Beginning with the line that contains "make_truck_axles()" and ending with the line that contains "obj.matrix_world = Matrix.Identity(4)", reproduce each line exactly; include both and add nothing.

[Data listing]

|---|

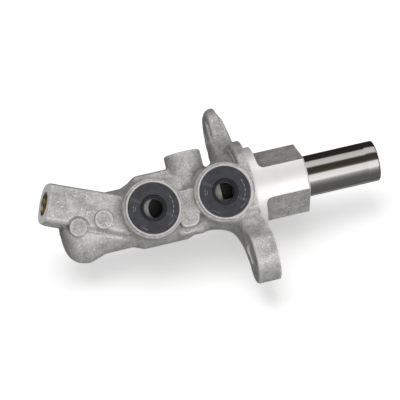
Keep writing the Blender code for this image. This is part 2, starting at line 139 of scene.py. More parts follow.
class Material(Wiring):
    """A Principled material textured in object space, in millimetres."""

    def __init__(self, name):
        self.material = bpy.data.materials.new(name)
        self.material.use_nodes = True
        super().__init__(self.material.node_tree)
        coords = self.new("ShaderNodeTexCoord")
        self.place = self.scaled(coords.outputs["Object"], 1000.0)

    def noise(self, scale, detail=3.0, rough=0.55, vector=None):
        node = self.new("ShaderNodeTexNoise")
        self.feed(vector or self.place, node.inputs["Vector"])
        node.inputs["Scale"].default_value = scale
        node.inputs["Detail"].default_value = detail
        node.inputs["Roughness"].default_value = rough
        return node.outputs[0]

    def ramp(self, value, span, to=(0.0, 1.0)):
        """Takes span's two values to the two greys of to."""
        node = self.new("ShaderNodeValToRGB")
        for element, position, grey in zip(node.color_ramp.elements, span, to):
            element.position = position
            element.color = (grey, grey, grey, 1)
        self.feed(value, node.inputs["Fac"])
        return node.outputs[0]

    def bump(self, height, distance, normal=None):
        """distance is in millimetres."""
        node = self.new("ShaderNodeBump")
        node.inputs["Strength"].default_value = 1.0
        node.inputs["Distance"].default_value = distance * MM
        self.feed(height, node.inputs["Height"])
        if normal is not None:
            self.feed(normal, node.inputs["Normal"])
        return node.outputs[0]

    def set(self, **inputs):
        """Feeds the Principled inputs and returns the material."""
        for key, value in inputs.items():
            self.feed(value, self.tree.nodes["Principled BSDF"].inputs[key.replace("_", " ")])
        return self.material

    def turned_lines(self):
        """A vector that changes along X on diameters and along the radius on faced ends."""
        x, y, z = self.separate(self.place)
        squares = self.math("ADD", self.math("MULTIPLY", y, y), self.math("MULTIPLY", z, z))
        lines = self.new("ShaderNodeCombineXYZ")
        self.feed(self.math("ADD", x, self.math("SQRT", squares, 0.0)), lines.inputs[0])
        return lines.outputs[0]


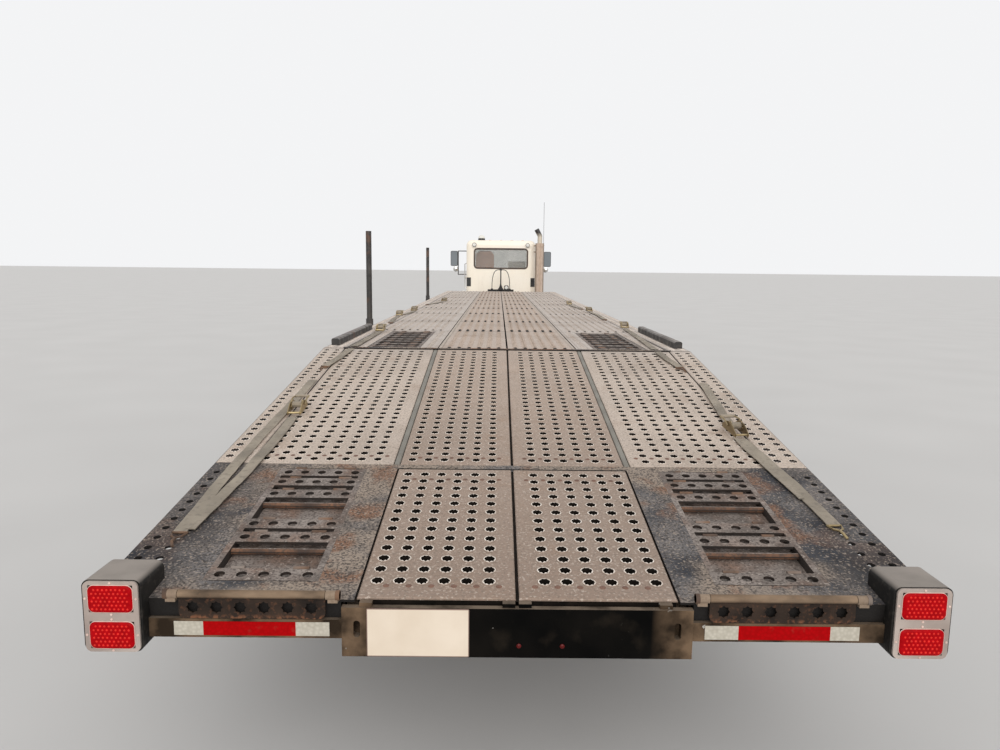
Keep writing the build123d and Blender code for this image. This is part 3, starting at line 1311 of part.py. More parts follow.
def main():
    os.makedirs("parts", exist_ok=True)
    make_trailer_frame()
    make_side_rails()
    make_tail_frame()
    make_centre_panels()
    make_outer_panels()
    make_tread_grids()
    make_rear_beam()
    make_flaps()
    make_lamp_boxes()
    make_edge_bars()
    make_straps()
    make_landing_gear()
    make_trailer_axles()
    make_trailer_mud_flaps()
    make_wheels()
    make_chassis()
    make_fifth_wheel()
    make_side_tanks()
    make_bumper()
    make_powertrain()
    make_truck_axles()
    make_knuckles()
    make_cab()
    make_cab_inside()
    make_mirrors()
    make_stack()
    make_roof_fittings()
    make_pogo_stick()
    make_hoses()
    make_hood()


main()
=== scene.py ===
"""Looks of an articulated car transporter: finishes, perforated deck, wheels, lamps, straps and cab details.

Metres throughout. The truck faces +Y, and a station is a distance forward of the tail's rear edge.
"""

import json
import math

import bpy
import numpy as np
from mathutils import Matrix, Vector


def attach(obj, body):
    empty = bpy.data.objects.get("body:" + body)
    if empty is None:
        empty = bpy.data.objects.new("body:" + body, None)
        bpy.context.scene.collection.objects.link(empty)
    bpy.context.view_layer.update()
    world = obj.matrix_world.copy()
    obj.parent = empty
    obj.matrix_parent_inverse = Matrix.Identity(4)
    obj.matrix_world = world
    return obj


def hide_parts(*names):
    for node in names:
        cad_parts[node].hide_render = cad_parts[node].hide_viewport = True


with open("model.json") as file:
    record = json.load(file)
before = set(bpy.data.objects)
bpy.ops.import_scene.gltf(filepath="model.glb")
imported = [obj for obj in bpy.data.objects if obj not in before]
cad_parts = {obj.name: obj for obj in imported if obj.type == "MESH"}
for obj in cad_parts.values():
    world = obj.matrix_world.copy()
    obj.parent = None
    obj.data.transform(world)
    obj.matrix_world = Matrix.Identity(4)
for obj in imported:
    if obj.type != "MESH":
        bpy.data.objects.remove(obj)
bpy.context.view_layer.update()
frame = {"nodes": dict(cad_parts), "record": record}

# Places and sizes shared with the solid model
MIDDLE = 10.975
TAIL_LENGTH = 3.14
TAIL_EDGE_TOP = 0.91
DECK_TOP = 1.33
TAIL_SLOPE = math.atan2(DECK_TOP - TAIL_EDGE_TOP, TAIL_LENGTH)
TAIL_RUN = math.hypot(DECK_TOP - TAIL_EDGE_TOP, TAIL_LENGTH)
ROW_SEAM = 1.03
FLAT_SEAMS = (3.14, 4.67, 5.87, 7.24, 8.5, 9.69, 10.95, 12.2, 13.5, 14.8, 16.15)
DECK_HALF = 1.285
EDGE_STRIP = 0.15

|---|

Solved problem:
    make_truck_axles()
    make_knuckles()
    make_cab()
    make_cab_inside()
    make_mirrors()
    make_stack()
    make_roof_fittings()
    make_pogo_stick()
    make_hoses()
    make_hood()


main()
=== scene.py ===
"""Looks of an articulated car transporter: finishes, perforated deck, wheels, lamps, straps and cab details.

Metres throughout. The truck faces +Y, and a station is a distance forward of the tail's rear edge.
"""

import json
import math

import bpy
import numpy as np
from mathutils import Matrix, Vector


def attach(obj, body):
    empty = bpy.data.objects.get("body:" + body)
    if empty is None:
        empty = bpy.data.objects.new("body:" + body, None)
        bpy.context.scene.collection.objects.link(empty)
    bpy.context.view_layer.update()
    world = obj.matrix_world.copy()
    obj.parent = empty
    obj.matrix_parent_inverse = Matrix.Identity(4)
    obj.matrix_world = world
    return obj


def hide_parts(*names):
    for node in names:
        cad_parts[node].hide_render = cad_parts[node].hide_viewport = True


with open("model.json") as file:
    record = json.load(file)
before = set(bpy.data.objects)
bpy.ops.import_scene.gltf(filepath="model.glb")
imported = [obj for obj in bpy.data.objects if obj not in before]
cad_parts = {obj.name: obj for obj in imported if obj.type == "MESH"}
for obj in cad_parts.values():
    world = obj.matrix_world.copy()
    obj.parent = None
    obj.data.transform(world)
    obj.matrix_world = Matrix.Identity(4)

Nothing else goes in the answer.